[Scripts that build objects]

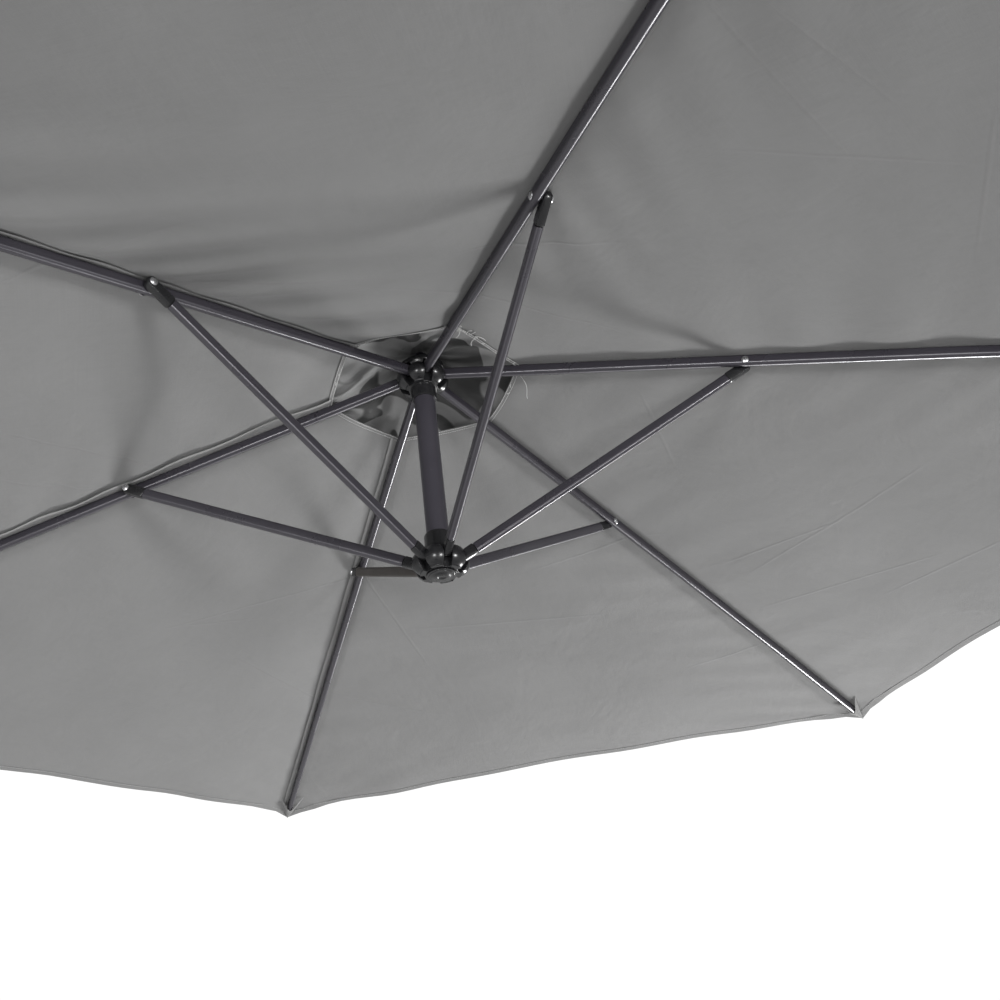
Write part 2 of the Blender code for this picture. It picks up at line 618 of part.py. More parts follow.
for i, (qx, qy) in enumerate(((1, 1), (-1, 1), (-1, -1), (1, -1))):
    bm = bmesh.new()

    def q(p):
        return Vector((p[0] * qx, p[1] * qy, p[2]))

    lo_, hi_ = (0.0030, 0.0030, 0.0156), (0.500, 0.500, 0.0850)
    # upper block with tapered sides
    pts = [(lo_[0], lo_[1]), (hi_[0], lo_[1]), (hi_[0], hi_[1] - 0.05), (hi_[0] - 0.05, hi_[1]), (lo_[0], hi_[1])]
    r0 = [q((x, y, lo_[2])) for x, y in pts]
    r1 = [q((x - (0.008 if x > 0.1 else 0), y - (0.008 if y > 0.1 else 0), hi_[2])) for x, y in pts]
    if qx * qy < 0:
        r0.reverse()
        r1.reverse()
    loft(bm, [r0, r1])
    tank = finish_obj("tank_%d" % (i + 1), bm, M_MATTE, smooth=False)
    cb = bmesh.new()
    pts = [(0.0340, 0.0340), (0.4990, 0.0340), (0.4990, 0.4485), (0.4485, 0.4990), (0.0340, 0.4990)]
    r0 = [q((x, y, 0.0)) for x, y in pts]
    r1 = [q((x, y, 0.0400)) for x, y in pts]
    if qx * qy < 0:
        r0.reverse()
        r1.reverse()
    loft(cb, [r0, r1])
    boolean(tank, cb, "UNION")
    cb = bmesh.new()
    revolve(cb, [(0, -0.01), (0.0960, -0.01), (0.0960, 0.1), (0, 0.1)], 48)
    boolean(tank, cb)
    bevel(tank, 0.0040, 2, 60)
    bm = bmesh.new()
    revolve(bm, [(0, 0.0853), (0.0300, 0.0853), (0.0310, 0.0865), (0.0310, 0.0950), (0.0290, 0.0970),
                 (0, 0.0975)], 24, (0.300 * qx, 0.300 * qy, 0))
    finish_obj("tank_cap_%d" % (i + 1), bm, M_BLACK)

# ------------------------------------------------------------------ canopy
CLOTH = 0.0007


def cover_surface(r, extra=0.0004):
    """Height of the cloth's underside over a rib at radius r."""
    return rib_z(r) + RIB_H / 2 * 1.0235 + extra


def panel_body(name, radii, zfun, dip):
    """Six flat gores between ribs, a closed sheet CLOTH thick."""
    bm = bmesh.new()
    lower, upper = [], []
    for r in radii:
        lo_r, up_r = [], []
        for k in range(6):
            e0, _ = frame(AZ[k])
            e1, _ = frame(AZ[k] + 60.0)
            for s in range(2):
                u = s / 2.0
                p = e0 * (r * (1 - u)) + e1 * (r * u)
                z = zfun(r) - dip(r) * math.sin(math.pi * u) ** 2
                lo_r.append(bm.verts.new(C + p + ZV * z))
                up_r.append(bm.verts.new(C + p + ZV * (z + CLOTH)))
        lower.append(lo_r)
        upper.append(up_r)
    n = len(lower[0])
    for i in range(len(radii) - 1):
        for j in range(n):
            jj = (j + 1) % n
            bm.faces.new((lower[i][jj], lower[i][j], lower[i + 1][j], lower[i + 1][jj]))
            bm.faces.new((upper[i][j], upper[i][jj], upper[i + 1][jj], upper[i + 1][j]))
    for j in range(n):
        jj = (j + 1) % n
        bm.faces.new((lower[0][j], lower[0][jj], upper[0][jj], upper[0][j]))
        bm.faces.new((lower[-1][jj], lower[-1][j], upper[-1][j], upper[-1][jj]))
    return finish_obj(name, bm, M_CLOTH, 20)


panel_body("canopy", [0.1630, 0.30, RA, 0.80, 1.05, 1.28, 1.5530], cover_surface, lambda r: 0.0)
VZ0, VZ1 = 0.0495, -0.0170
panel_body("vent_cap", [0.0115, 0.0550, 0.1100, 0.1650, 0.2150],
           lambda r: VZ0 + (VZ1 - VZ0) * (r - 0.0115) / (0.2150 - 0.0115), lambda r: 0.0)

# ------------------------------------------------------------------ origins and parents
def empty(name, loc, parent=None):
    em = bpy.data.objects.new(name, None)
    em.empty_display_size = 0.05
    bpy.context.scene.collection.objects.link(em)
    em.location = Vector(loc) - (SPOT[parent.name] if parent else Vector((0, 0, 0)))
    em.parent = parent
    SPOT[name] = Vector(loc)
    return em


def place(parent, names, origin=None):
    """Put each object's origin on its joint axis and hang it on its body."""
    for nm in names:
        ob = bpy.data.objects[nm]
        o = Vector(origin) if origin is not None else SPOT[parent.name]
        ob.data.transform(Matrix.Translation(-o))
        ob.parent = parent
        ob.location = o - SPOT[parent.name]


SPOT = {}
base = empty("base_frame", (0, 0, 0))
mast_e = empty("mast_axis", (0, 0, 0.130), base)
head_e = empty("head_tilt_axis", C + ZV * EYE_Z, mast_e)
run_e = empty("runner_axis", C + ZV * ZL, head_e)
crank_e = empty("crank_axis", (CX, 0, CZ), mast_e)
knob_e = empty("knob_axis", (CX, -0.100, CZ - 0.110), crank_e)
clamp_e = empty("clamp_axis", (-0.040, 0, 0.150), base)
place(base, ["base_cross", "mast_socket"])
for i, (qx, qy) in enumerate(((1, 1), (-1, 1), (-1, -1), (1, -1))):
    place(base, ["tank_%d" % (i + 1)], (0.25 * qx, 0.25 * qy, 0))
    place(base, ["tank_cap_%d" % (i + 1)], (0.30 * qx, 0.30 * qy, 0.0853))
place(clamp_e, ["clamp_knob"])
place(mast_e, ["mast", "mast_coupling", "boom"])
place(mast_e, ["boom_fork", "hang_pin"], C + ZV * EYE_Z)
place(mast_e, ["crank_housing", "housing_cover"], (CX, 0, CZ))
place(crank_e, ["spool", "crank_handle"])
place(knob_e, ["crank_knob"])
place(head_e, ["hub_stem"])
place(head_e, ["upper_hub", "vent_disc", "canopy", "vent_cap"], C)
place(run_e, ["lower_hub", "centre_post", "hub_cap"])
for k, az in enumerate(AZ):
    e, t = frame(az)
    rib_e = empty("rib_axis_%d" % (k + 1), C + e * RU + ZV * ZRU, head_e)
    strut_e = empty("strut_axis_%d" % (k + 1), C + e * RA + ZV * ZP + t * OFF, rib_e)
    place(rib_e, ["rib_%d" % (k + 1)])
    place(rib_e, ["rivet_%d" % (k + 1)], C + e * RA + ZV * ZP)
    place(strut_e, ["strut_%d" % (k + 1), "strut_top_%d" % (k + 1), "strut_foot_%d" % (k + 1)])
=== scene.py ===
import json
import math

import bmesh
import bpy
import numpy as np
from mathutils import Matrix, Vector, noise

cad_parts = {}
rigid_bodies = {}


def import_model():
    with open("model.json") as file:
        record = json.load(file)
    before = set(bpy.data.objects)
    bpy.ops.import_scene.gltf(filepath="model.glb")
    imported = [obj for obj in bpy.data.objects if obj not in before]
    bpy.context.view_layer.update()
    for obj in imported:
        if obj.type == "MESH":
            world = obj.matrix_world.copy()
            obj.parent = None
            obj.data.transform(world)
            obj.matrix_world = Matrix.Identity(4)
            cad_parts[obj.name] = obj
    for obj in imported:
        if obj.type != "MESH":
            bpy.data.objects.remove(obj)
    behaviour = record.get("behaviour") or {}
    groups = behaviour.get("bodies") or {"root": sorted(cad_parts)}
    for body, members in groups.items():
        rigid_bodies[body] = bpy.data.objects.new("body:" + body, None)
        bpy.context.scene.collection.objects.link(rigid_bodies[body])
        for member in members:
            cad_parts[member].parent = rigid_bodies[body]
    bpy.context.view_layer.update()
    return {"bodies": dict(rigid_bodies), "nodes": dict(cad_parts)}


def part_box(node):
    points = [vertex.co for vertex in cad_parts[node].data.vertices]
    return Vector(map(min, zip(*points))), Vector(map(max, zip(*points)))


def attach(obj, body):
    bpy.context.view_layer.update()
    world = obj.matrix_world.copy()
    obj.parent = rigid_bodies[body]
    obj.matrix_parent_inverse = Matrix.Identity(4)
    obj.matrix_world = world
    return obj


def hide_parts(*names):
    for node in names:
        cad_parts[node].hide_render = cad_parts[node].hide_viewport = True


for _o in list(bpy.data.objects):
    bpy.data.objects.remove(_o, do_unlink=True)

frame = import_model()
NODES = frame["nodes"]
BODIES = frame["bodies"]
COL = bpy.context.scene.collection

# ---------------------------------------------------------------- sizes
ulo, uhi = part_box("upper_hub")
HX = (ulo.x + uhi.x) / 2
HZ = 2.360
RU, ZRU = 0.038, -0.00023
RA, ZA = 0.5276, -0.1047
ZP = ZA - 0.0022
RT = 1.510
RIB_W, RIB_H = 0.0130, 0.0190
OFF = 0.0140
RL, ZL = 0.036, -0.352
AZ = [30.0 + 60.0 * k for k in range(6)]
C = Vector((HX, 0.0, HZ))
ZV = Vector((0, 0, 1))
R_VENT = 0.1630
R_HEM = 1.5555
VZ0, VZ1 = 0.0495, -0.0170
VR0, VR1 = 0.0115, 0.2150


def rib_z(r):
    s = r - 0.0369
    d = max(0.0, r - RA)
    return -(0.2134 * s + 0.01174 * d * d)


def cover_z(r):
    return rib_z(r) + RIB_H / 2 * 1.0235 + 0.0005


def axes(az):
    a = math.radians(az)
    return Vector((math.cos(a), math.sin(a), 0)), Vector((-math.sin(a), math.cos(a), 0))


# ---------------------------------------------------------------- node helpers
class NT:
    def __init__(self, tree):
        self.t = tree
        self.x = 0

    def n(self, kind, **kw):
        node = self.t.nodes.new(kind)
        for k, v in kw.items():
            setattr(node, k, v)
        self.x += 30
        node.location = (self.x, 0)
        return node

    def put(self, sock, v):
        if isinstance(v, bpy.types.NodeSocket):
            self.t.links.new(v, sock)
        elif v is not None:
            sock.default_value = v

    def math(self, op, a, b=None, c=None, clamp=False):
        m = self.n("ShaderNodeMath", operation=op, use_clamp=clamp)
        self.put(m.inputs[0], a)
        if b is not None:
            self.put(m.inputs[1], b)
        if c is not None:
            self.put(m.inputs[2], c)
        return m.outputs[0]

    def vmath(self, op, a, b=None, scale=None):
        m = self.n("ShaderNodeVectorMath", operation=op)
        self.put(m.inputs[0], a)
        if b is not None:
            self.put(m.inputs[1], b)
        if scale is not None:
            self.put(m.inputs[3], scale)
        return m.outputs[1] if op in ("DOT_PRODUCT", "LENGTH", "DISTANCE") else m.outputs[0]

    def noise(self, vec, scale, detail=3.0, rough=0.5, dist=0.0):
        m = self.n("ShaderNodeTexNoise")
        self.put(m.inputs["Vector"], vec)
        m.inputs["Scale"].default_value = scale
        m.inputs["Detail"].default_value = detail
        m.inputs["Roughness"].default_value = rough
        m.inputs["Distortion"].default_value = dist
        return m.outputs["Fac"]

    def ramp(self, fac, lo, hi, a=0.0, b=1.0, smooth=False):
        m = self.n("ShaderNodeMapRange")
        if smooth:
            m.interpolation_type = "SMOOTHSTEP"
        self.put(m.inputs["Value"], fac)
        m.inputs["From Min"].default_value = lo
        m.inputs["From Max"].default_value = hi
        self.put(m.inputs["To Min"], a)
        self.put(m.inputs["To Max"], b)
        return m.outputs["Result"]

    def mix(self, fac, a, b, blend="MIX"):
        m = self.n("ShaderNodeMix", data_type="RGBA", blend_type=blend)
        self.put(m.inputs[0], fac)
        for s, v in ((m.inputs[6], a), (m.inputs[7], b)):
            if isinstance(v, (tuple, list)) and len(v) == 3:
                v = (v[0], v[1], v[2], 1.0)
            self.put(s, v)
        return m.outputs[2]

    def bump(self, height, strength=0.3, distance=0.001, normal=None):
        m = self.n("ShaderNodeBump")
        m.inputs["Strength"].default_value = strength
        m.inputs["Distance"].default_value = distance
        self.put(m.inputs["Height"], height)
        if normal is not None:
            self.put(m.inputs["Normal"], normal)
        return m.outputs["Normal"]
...
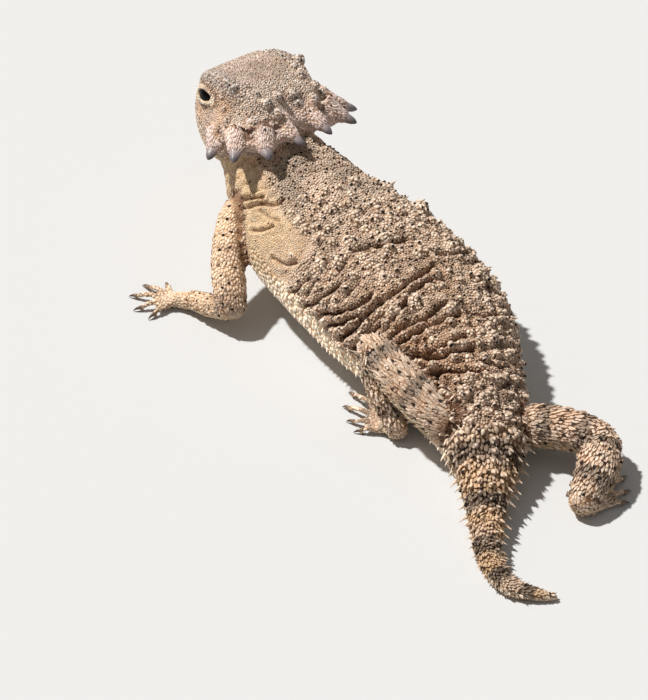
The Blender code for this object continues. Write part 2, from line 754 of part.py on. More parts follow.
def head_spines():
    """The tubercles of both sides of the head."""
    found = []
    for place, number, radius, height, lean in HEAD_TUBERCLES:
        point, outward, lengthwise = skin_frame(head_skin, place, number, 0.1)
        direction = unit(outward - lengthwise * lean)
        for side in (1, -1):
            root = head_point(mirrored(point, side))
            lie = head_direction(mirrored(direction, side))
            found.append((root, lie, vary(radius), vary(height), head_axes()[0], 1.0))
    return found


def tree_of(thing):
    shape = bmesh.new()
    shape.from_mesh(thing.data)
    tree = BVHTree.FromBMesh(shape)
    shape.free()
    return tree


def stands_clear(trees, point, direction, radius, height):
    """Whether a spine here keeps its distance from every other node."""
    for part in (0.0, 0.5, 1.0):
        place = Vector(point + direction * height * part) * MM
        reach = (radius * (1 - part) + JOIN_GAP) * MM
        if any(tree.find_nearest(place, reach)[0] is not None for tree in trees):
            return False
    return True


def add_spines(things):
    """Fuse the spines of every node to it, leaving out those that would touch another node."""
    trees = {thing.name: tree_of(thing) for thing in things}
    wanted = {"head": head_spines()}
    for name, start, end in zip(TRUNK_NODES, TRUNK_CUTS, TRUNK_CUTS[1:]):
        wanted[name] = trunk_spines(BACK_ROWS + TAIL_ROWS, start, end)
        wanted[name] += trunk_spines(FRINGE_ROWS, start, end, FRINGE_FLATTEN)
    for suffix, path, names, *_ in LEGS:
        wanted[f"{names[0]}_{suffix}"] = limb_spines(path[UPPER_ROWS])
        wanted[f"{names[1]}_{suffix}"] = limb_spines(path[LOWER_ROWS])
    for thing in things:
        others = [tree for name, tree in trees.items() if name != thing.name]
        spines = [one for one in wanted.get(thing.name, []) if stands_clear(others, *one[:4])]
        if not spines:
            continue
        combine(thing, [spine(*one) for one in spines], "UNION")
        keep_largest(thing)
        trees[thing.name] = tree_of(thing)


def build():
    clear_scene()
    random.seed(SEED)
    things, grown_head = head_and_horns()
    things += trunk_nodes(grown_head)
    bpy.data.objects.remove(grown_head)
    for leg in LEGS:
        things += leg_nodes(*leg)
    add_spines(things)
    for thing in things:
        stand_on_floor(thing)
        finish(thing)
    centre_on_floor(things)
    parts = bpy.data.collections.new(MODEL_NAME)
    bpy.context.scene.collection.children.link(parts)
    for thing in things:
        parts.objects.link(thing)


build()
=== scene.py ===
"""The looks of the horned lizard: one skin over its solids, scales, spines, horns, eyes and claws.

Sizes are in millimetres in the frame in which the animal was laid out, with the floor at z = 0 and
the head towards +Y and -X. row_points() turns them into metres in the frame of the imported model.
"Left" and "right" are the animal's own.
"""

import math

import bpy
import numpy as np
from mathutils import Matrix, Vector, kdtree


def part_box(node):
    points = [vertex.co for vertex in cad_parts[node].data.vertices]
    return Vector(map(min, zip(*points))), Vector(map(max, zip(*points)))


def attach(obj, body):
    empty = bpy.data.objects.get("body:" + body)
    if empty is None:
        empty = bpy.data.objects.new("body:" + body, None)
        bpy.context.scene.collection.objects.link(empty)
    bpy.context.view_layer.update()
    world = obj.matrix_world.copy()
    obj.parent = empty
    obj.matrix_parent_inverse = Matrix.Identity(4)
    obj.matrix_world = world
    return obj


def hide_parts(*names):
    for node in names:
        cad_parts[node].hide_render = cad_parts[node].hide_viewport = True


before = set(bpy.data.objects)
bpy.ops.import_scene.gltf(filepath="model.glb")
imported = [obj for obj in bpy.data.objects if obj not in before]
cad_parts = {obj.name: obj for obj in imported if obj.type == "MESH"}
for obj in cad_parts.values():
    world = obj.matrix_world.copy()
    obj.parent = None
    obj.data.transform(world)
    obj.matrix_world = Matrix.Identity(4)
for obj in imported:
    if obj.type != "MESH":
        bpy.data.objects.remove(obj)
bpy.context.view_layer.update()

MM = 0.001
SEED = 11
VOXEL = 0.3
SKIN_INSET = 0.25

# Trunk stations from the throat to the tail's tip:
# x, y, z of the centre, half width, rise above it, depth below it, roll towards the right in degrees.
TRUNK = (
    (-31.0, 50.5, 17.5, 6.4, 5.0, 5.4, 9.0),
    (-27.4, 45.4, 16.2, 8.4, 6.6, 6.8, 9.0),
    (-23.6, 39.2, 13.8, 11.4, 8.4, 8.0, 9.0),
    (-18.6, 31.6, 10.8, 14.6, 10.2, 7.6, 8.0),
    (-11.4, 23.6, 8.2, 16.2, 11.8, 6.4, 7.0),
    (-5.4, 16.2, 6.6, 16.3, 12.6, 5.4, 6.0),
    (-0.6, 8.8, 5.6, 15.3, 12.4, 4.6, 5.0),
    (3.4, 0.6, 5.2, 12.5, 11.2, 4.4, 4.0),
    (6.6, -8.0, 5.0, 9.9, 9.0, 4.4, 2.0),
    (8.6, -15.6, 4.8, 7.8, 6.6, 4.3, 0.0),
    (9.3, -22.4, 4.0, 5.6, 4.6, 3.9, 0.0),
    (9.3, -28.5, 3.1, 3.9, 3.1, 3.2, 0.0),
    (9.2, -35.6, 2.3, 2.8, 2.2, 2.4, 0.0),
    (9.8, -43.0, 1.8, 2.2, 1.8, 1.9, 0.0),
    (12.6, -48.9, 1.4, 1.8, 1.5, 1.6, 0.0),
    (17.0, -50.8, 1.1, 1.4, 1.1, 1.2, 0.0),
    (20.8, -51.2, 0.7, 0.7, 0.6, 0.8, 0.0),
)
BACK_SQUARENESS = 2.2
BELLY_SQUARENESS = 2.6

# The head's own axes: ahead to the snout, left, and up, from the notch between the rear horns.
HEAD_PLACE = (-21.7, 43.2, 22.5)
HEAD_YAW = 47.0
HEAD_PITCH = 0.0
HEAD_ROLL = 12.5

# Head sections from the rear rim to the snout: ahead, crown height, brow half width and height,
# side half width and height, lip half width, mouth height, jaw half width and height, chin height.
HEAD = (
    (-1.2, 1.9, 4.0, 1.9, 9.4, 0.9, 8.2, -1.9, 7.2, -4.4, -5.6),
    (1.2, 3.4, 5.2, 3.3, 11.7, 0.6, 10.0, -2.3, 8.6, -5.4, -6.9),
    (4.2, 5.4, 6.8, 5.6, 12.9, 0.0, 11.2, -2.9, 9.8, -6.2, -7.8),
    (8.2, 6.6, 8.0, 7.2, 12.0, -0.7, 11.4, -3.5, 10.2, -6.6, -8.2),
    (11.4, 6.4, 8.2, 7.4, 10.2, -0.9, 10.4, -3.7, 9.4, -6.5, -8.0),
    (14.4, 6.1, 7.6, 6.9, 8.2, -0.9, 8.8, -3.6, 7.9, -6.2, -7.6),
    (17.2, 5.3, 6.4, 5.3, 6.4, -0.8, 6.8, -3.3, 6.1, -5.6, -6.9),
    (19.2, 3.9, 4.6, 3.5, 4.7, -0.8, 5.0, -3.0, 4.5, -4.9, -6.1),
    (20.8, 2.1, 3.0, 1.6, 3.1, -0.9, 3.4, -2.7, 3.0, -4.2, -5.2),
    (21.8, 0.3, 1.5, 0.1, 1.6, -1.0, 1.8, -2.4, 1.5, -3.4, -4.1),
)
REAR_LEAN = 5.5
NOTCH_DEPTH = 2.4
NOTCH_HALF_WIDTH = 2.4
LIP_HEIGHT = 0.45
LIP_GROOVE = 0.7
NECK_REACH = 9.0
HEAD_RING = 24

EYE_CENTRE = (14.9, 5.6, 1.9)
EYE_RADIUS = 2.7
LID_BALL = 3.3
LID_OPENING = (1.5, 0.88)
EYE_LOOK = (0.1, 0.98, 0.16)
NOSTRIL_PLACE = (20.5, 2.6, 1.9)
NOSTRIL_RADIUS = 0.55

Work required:
From the records above, print exactly the lines that run from the line with "Write part 2 of" to the line with "return rib_z(r) + RIB_H / 2 * 1.0235 + extra", inclusive.

Exercise output:
Write part 2 of the Blender code for this picture. It picks up at line 618 of part.py. More parts follow.
for i, (qx, qy) in enumerate(((1, 1), (-1, 1), (-1, -1), (1, -1))):
    bm = bmesh.new()

    def q(p):
        return Vector((p[0] * qx, p[1] * qy, p[2]))

    lo_, hi_ = (0.0030, 0.0030, 0.0156), (0.500, 0.500, 0.0850)
    # upper block with tapered sides
    pts = [(lo_[0], lo_[1]), (hi_[0], lo_[1]), (hi_[0], hi_[1] - 0.05), (hi_[0] - 0.05, hi_[1]), (lo_[0], hi_[1])]
    r0 = [q((x, y, lo_[2])) for x, y in pts]
    r1 = [q((x - (0.008 if x > 0.1 else 0), y - (0.008 if y > 0.1 else 0), hi_[2])) for x, y in pts]
    if qx * qy < 0:
        r0.reverse()
        r1.reverse()
    loft(bm, [r0, r1])
    tank = finish_obj("tank_%d" % (i + 1), bm, M_MATTE, smooth=False)
    cb = bmesh.new()
    pts = [(0.0340, 0.0340), (0.4990, 0.0340), (0.4990, 0.4485), (0.4485, 0.4990), (0.0340, 0.4990)]
    r0 = [q((x, y, 0.0)) for x, y in pts]
    r1 = [q((x, y, 0.0400)) for x, y in pts]
    if qx * qy < 0:
        r0.reverse()
        r1.reverse()
    loft(cb, [r0, r1])
    boolean(tank, cb, "UNION")
    cb = bmesh.new()
    revolve(cb, [(0, -0.01), (0.0960, -0.01), (0.0960, 0.1), (0, 0.1)], 48)
    boolean(tank, cb)
    bevel(tank, 0.0040, 2, 60)
    bm = bmesh.new()
    revolve(bm, [(0, 0.0853), (0.0300, 0.0853), (0.0310, 0.0865), (0.0310, 0.0950), (0.0290, 0.0970),
                 (0, 0.0975)], 24, (0.300 * qx, 0.300 * qy, 0))
    finish_obj("tank_cap_%d" % (i + 1), bm, M_BLACK)

# ------------------------------------------------------------------ canopy
CLOTH = 0.0007


def cover_surface(r, extra=0.0004):
    """Height of the cloth's underside over a rib at radius r."""
    return rib_z(r) + RIB_H / 2 * 1.0235 + extra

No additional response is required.